WORK TO DO: Return the first line, the line containing "import Module from 'manifold-3d';", and every line between them, exactly as they stand.

----

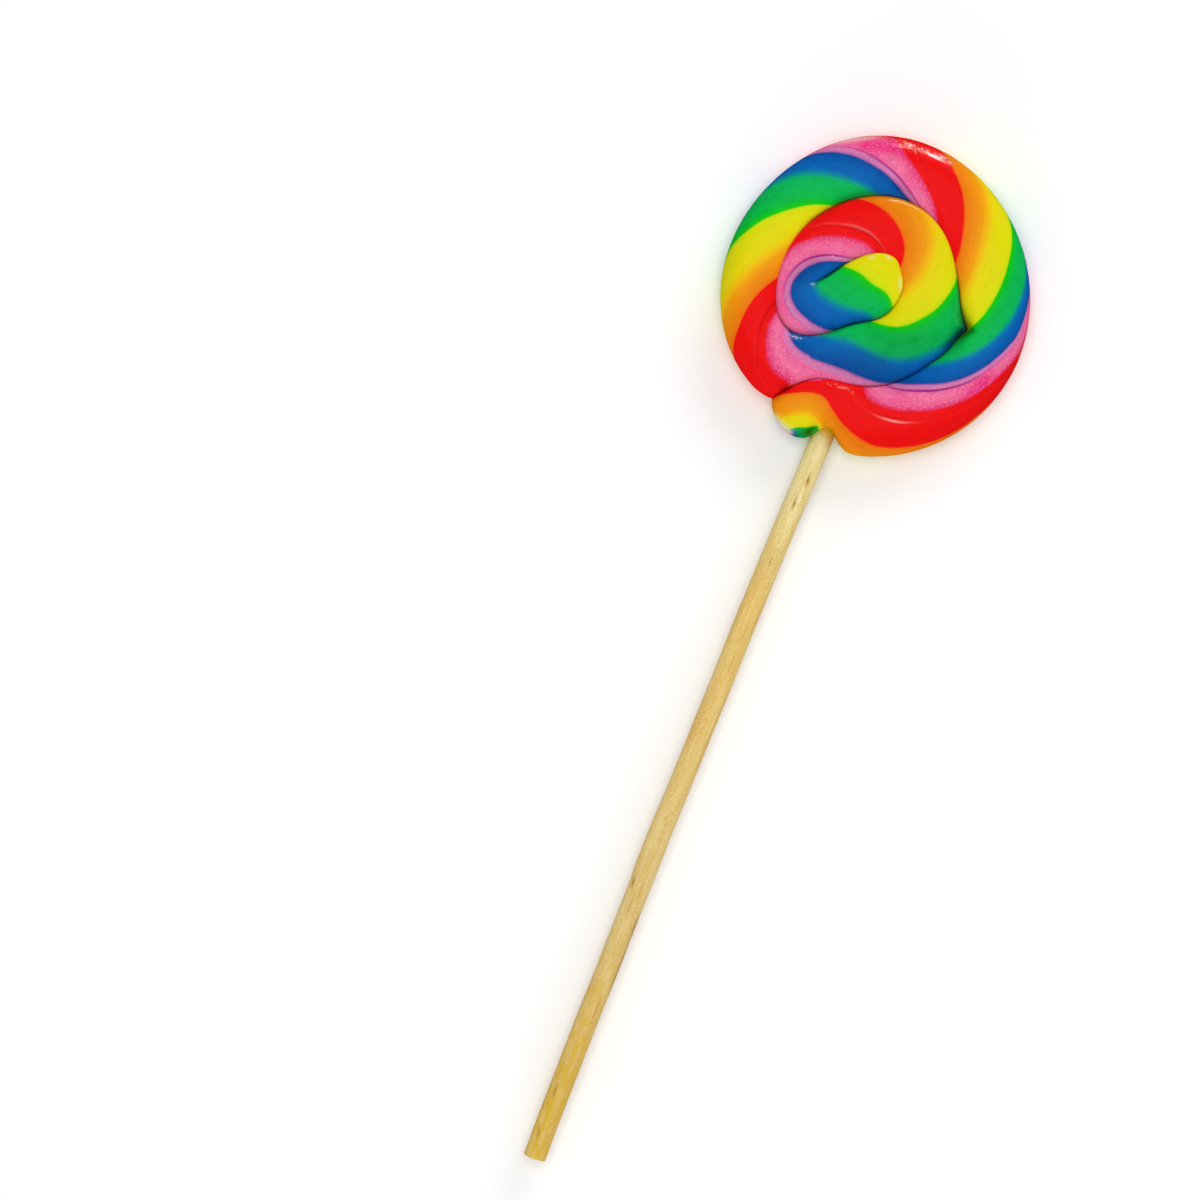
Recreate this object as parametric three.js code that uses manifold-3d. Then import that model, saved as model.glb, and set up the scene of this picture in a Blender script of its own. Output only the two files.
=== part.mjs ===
// Swirl lollipop: one thick rope of hard candy, coiled flat on itself, with a round wooden stick.
// The lollipop lies on its back with the swirl up. Millimetres, +Z up, +Y along the stick to the candy.
// The origin lies on the table, under the middle of the coil, on the stick's line.

import * as THREE from 'three';
import { mergeVertices } from 'three/addons/utils/BufferGeometryUtils.js';
import Module from 'manifold-3d';

// Heights above the table
const CROWN_Z = 11.8;          // top of the rope's rounded back, on average
const LONG_SWELL = 0.25;       // the rope was rolled by hand, so it is thicker here and there
const SHORT_SWELL = 0.12;
const CREASE_Z = 9.3;          // bottom of the groove between two turns
const RIM_Z = 5.5;             // where the outer turn bulges furthest out
const UNDER_CREASE_Z = 1.8;    // the shallow groove between two turns underneath
const START_CREASE_Z = 10.2;   // the groove is shallower where it starts in the middle
const PINCH_DEPTH = 1.3;       // the groove is deeper at its pinched corner
const FULL_ROUND_LENGTH = 9.5; // the rope tapers where it is narrower than this

// The stick
const STICK_DIAMETER = 5.0;
const STICK_LENGTH = 200.0;
const STICK_TOP_Y = -5.5;      // its hidden end, inside the candy
const STICK_BOW = 0.66;        // the free length bends this far to the left
const STICK_EDGE = 0.25;       // worn edge round each cut end
const STICK_SIDES = 32;
const CANDY_MOUTH_Y = -31.0;   // where the stick leaves the candy
const SOCKET_GAP = 0.3;

// The plan of the coil is a distance from POLE at each angle. Angles are degrees, read clockwise
// from nine o'clock and running on past 360 from turn to turn.
const POLE = [-3.0, 1.0];
const NOTCH = 649.5;           // here the groove runs out between the first full turn and the tail
const FULL_TURN = 360;

// The groove: its distance from the pole starts at SEAM_BASE and changes at each named feature
const SEAM_BASE = 6.9;
const SEAM_FEATURES = [
  { kind: 'fade', at: -16, rise: 4.5, over: 20 },      // the hooked start of the groove
  { kind: 'bump', at: 116, rise: 2.5, over: 44 },      // shoulder over the rope's inner end
  { kind: 'step', at: 297, rise: 12.7, over: 18 },     // the rope passes outside its own start
  { kind: 'bump', at: 304, rise: 2.1, over: 32 },      // elbow at the lower left
  { kind: 'bump', at: 459, rise: 2.1, over: 38 },      // full top of the second turn
  { kind: 'fade', at: 539.5, rise: 4.0, over: 10 },    // pinched corner at the right
  { kind: 'bump', at: 596, rise: 1.9, over: 48 },      // full lower right
  { kind: 'fade', at: NOTCH, rise: 11.4, over: 7 },    // runs out to the edge
];

// The outer edge, from the notch round to the notch again
const RIM_BASE = 34.4;
const RIM_FEATURES = [
  { kind: 'swing', at: 930, rise: 3.1 },               // the disc sits low and right of the pole
  { kind: 'bump', at: 799, rise: 2.5, over: 45 },      // full top
  { kind: 'bump', at: 647, rise: -1.5, over: 30 },     // flatter next to the notch
  { kind: 'bump', at: 983.5, rise: -4.9, over: 5.5 },  // dip where the stick comes out
  { kind: 'bump', at: 996, rise: 0.6, over: 6 },       // the tail hangs below the stick's mouth
  { kind: 'fade', at: NOTCH + FULL_TURN, rise: -3.3, over: 4 },
  { kind: 'fade', at: NOTCH, rise: -1.7, over: 5 },
];

// Rungs across the rope: how many to a full turn, and how much closer they stand near the notch
const RUNGS_PER_TURN = 108;
const RUNGS_TO_NOTCH = 191;
const CROWDING = 28.6;
const TIP_RUNG = 40;           // the rope's inner end closes here
const BACK_STEPS = 12;         // facets across the rope's back
const BELLY_STEPS = 6;         // and across its underside

const LAST_RUNG = RUNGS_TO_NOTCH + RUNGS_PER_TURN;
const radians = THREE.MathUtils.degToRad;
const { lerp } = THREE.MathUtils;

function featureAt(feature, angle) {
  const { kind, at, rise, over } = feature;
  if (kind === 'fade') return rise * Math.exp(-Math.abs(angle - at) / over);
  if (kind === 'bump') return rise * Math.exp(-(((angle - at) / over) ** 2));
  if (kind === 'step') return (rise / 2) * (1 + Math.tanh((angle - at) / over));
  return rise * Math.cos(radians(angle - at));
}

function distanceFromPole(angle) {
  const onSeam = angle < NOTCH;
  const features = onSeam ? SEAM_FEATURES : RIM_FEATURES;
  const base = onSeam ? SEAM_BASE : RIM_BASE;
  return features.reduce((sum, feature) => sum + featureAt(feature, angle), base);
}

// Angle of a rung's outer end. The rungs crowd together where the edge runs steeply outwards.
function rungAngle(index) {
  const turned = (FULL_TURN * (index - RUNGS_TO_NOTCH)) / RUNGS_PER_TURN;
  return NOTCH + turned - CROWDING * Math.sin(radians(turned));
}

// The outer edge ends at the notch, where the groove ended a turn before
function sharedIndex(index) {
  return index === LAST_RUNG ? RUNGS_TO_NOTCH : index;
}

// Place on the groove, or past the notch on the outer edge
function edgePoint(index) {
  const angle = rungAngle(sharedIndex(index));
  const distance = distanceFromPole(angle);
  const around = radians(180 - angle);
  return new THREE.Vector2(POLE[0] + distance * Math.cos(around), POLE[1] + distance * Math.sin(around));
}

// The inner end of a rung. On the rope's inner end it goes back along the groove to its start,
// and from there it follows one turn behind the outer end.
function innerIndex(rung) {
  if (rung >= RUNGS_PER_TURN) return rung - RUNGS_PER_TURN;
  return Math.round((TIP_RUNG * (RUNGS_PER_TURN - rung)) / (RUNGS_PER_TURN - TIP_RUNG));
}

// Height of the groove's bottom, above and underneath. Both reach the rim's height at the notch.
function edgeHeights(index) {
  if (index >= RUNGS_TO_NOTCH) return { above: RIM_Z, below: RIM_Z };
  const angle = rungAngle(index);
  const opening = Math.exp((angle - NOTCH) / 5);
  const start = Math.exp((rungAngle(0) - angle) / 9);
  const pinch = Math.exp(-(((angle - 540) / 14) ** 2));
  const above = CREASE_Z + (START_CREASE_Z - CREASE_Z) * start - PINCH_DEPTH * pinch;
  const below = UNDER_CREASE_Z * (1 - start);
  return { above: lerp(above, RIM_Z, opening), below: lerp(below, RIM_Z, opening) };
}

// Top of the rope's back at an angle
function crownHeight(angle) {
  return CROWN_Z + LONG_SWELL * Math.sin(radians(1.3 * angle)) + SHORT_SWELL * Math.sin(radians(3.1 * angle));
}

// How far the rope's back has come down between its crown (0) and its edge (1). It falls off
// more roundly to the rim than to a groove.
function backFall(across, toRim) {
  const [fullness, steepness] = toRim ? [2.6, 2.0] : [3.2, 1.7];
  return 1 - Math.max(0, 1 - across ** fullness) ** (1 / steepness);
}

// The underside is flat for the middle half of the rope and rounds up to the edge
function bellyRise(across) {
  const past = Math.max(0, across - 0.5) / 0.5;
  return 1 - Math.sqrt(Math.max(0, 1 - past * past));
}

// Fractions across the rope, closer together towards both edges
function spread(step, steps) {
  return 0.5 - 0.5 * Math.sin(Math.PI * (0.5 - step / steps));
}

// One section of the rope, as two rows of corners from the inner end to the outer end: one over
// its back and one along its belly. Corners with the same key are one corner, so that turns that
// touch share the groove between them, and the rope closes where both ends are one place.
function ropeSection(rung) {
  const ends = [innerIndex(rung), rung];
  const places = ends.map(edgePoint);
  const heights = ends.map(edgeHeights);
  const length = places[0].distanceTo(places[1]);
  const roundness = Math.sin((Math.PI / 2) * Math.min(1, length / FULL_ROUND_LENGTH));
  const closed = sharedIndex(ends[0]) === sharedIndex(ends[1]);

  const corner = (row, fraction, key) => {
    const side = fraction < 0.5 ? 0 : 1;
    const across = Math.abs(2 * fraction - 1);
    const place = places[0].clone().lerp(places[1], fraction);
    const level = lerp(heights[0][row], heights[1][row], fraction);
    const middle = lerp(level, row === 'above' ? crownHeight(rungAngle(rung)) : 0, roundness);
    const change = row === 'above' ? backFall(across, ends[side] >= RUNGS_TO_NOTCH) : bellyRise(across);
    return { key, position: [place.x, place.y, lerp(middle, heights[side][row], change)] };
  };
  const endKey = (row, index) => {
    const shared = sharedIndex(index);
    return shared >= RUNGS_TO_NOTCH ? `rim ${shared}` : `${row} ${shared}`;
  };
  const cornerRow = (row, steps) => {
    const corners = [];
    for (let step = 0; step <= steps; step += 1) {
      let key = `${row} ${rung} ${step}`;
      if (step === 0 || closed) key = endKey(row, ends[0]);
      else if (step === steps) key = endKey(row, ends[1]);
      corners.push(corner(row, spread(step, steps), key));
    }
    return corners;
  };
  return [cornerRow('above', BACK_STEPS), cornerRow('below', BELLY_STEPS)];
}

// Joins the sections from the rope's inner end to its tail into one closed skin
function coilGeometry() {
  const numbers = new Map();
  const positions = [];
  const triangles = [];

  const numberOf = ({ key, position }) => {
    if (!numbers.has(key)) {
      numbers.set(key, numbers.size);
      positions.push(...position);
    }
    return numbers.get(key);
  };
  const addTriangle = (a, b, c) => {
    if (a !== b && b !== c && c !== a) triangles.push(a, b, c);
  };
  const numberedSection = (rung) => ropeSection(rung).map((row) => row.map(numberOf));

  let last = numberedSection(TIP_RUNG);
  for (let rung = TIP_RUNG + 1; rung <= LAST_RUNG; rung += 1) {
    const next = numberedSection(rung);
    for (let step = 0; step < BACK_STEPS; step += 1) {
      addTriangle(last[0][step], next[0][step], next[0][step + 1]);
      addTriangle(last[0][step], next[0][step + 1], last[0][step + 1]);
    }
    for (let step = 0; step < BELLY_STEPS; step += 1) {
      addTriangle(last[1][step], next[1][step + 1], next[1][step]);
      addTriangle(last[1][step], last[1][step + 1], next[1][step + 1]);
    }
    last = next;
  }

  const geometry = new THREE.BufferGeometry();
  geometry.setAttribute('position', new THREE.Float32BufferAttribute(positions, 3));
  geometry.setIndex(triangles);
  return geometry;
}

// Stations along the stick, as [radius, distance from its lower end]
function stickProfile(radius, length, edge, rows) {
  const profile = [new THREE.Vector2(0, 0), new THREE.Vector2(radius - edge, 0)];
  for (let row = 0; row <= rows; row += 1) {
    profile.push(new THREE.Vector2(radius, edge + ((length - 2 * edge) * row) / rows));
  }
  profile.push(new THREE.Vector2(radius - edge, length), new THREE.Vector2(0, length));
  return profile;
}

// A round rod along +Y at the height of the rim, from yLow to yHigh
function rodGeometry(radius, yLow, yHigh, edge, rows) {
  const rod = new THREE.LatheGeometry(stickProfile(radius, yHigh - yLow, edge, rows), STICK_SIDES);
  rod.translate(0, yLow, RIM_Z);
  rod.deleteAttribute('uv');
  rod.deleteAttribute('normal');
  return mergeVertices(rod, 1e-4);
}

// Bends the free length of the stick a little to the left, and leaves its ends where they are
function bendStick(geometry) {
  const freeEnd = STICK_TOP_Y - STICK_LENGTH;
  const place = geometry.getAttribute('position');
  for (let i = 0; i < place.count; i += 1) {
    const along = (CANDY_MOUTH_Y - place.getY(i)) / (CANDY_MOUTH_Y - freeEnd);
    if (along > 0) place.setX(i, place.getX(i) - STICK_BOW * 4 * along * (1 - along));
  }
  return geometry;
}

const wasm = await Module();
wasm.setup();

function toSolid(geometry) {
  return new wasm.Manifold(new wasm.Mesh({
    numProp: 3,
    vertProperties: new Float32Array(geometry.getAttribute('position').array),
    triVerts: new Uint32Array(geometry.getIndex().array),
  }));
}

function toGeometry(solid) {
  const mesh = solid.getMesh();
  const geometry = new THREE.BufferGeometry();
  geometry.setAttribute('position', new THREE.Float32BufferAttribute(mesh.vertProperties, 3));
  geometry.setIndex(Array.from(mesh.triVerts));
  geometry.computeVertexNormals();
  return geometry;
}

// The candy, with a blind socket that leaves a thin gap round the stick
const socket = rodGeometry(STICK_DIAMETER / 2 + SOCKET_GAP, -60, STICK_TOP_Y + SOCKET_GAP, 0.2, 1);
const candyGeometry = toGeometry(toSolid(coilGeometry()).subtract(toSolid(socket)));
const candyMaterial = new THREE.MeshStandardMaterial({ color: 0xe8161a, roughness: 0.16, metalness: 0 });
const candy = new THREE.Mesh(candyGeometry, candyMaterial);
candy.name = 'candy';

// The stick
const stickGeometry = bendStick(
  rodGeometry(STICK_DIAMETER / 2, STICK_TOP_Y - STICK_LENGTH, STICK_TOP_Y, STICK_EDGE, 16),
);
stickGeometry.computeVertexNormals();
const stickMaterial = new THREE.MeshStandardMaterial({ color: 0xe6cd87, roughness: 0.7, metalness: 0 });
const stick = new THREE.Mesh(stickGeometry, stickMaterial);
stick.name = 'stick';

const lollipop = new THREE.Group();
lollipop.name = 'swirl_lollipop';
lollipop.add(candy, stick);

export default lollipop;
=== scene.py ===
"""Looks for a swirl lollipop: a rope of striped hard candy coiled flat on itself, on a birch stick.

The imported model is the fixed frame. The coil is built again here as a finer skin over the same
plan and the same heights, because its six colours run along the rope and need a map that
follows it. Sizes are in millimetres, and angles in degrees, until a mesh is written in metres.
"""

import logging
import math
from dataclasses import dataclass
from enum import Enum

import bpy
import numpy as np
from mathutils.kdtree import KDTree
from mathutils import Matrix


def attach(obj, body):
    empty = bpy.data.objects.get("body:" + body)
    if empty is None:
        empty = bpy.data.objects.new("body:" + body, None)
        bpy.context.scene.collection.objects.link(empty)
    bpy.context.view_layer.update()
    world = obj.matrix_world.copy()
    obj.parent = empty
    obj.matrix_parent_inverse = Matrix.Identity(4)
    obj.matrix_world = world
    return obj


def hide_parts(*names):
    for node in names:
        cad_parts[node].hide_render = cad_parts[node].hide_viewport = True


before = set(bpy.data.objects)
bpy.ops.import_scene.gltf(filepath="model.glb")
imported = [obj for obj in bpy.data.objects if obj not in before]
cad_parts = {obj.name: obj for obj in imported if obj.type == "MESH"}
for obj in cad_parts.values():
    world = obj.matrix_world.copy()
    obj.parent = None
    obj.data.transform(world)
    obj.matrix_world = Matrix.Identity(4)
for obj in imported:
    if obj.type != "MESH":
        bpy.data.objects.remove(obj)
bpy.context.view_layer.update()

log = logging.getLogger("lollipop")

MM = 0.001
ROPE_MAP = "rope"
SMOOTH_BELOW = 40.0
NO_LENGTH = 1e-6
NO_AREA = 1e-9

Greys = tuple[tuple[float, float], ...]
Colours = tuple[tuple[float, str], ...]


def linear(hex_colour: str) -> tuple[float, float, float, float]:
    """Turns an sRGB colour into linear light.

    Args:
        hex_colour: six hexadecimal digits after a hash sign.

    Returns:
        Red, green, blue and an alpha of 1.
    """
    channels = [int(hex_colour[i:i + 2], 16) / 255 for i in (1, 3, 5)]
    light = [c / 12.92 if c <= 0.04045 else ((c + 0.055) / 1.055) ** 2.4 for c in channels]
    return light[0], light[1], light[2], 1.0


def ramp_colour(shade: float | str) -> tuple[float, float, float, float]:
    """Colour of a ramp's stop, which is given as a grey value or as an sRGB hex colour."""
    return linear(shade) if isinstance(shade, str) else (shade, shade, shade, 1.0)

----

ANSWER TO THE EXERCISE:
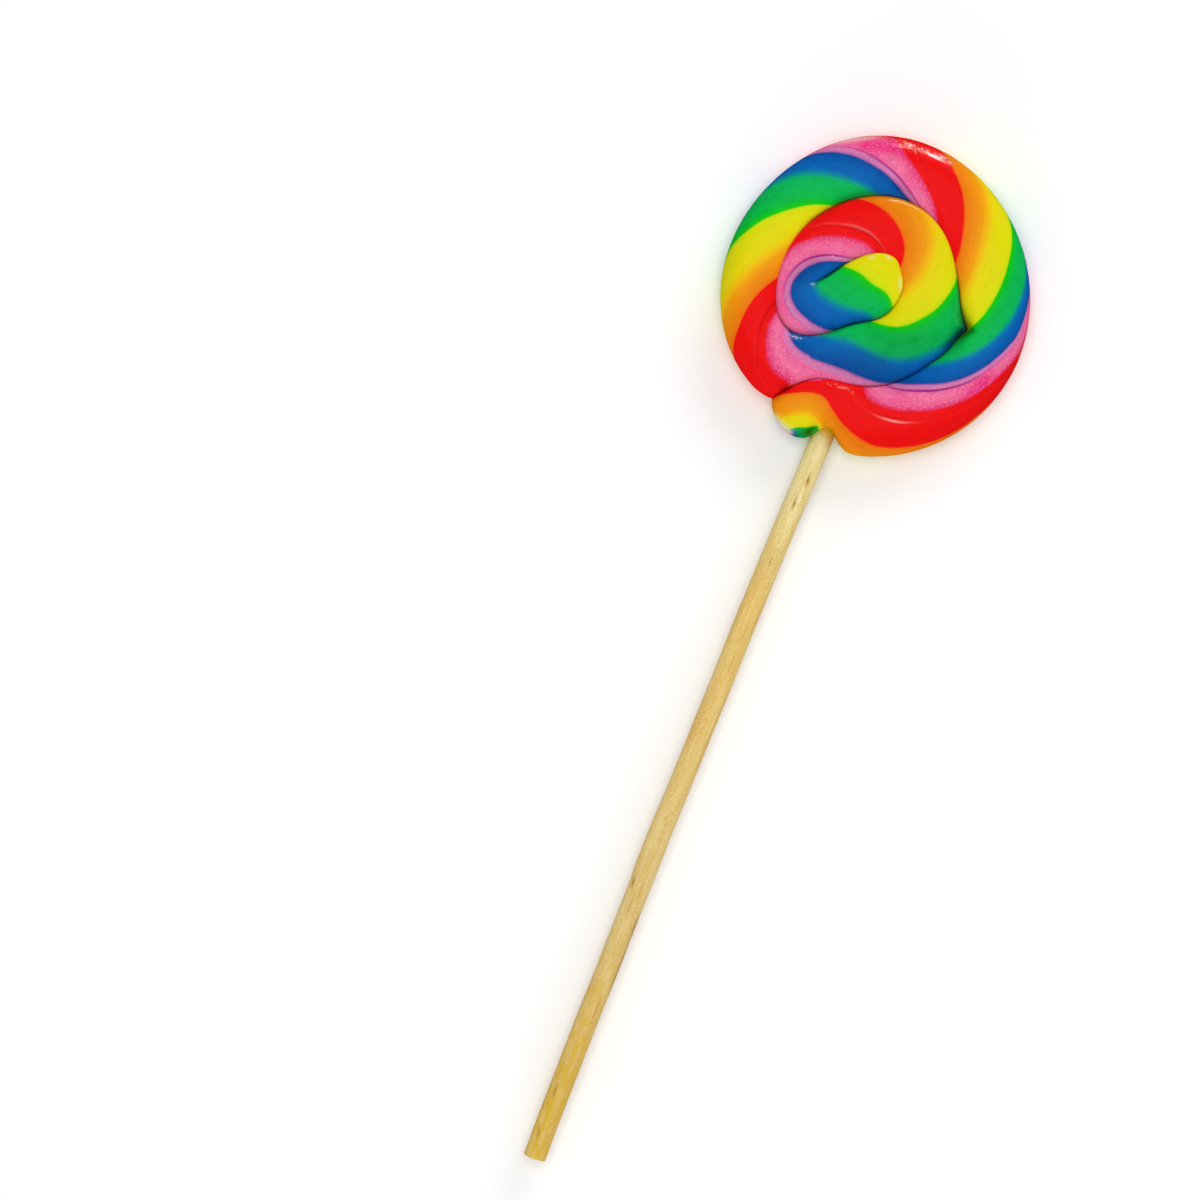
Recreate this object as parametric three.js code that uses manifold-3d. Then import that model, saved as model.glb, and set up the scene of this picture in a Blender script of its own. Output only the two files.
=== part.mjs ===
// Swirl lollipop: one thick rope of hard candy, coiled flat on itself, with a round wooden stick.
// The lollipop lies on its back with the swirl up. Millimetres, +Z up, +Y along the stick to the candy.
// The origin lies on the table, under the middle of the coil, on the stick's line.

import * as THREE from 'three';
import { mergeVertices } from 'three/addons/utils/BufferGeometryUtils.js';
import Module from 'manifold-3d';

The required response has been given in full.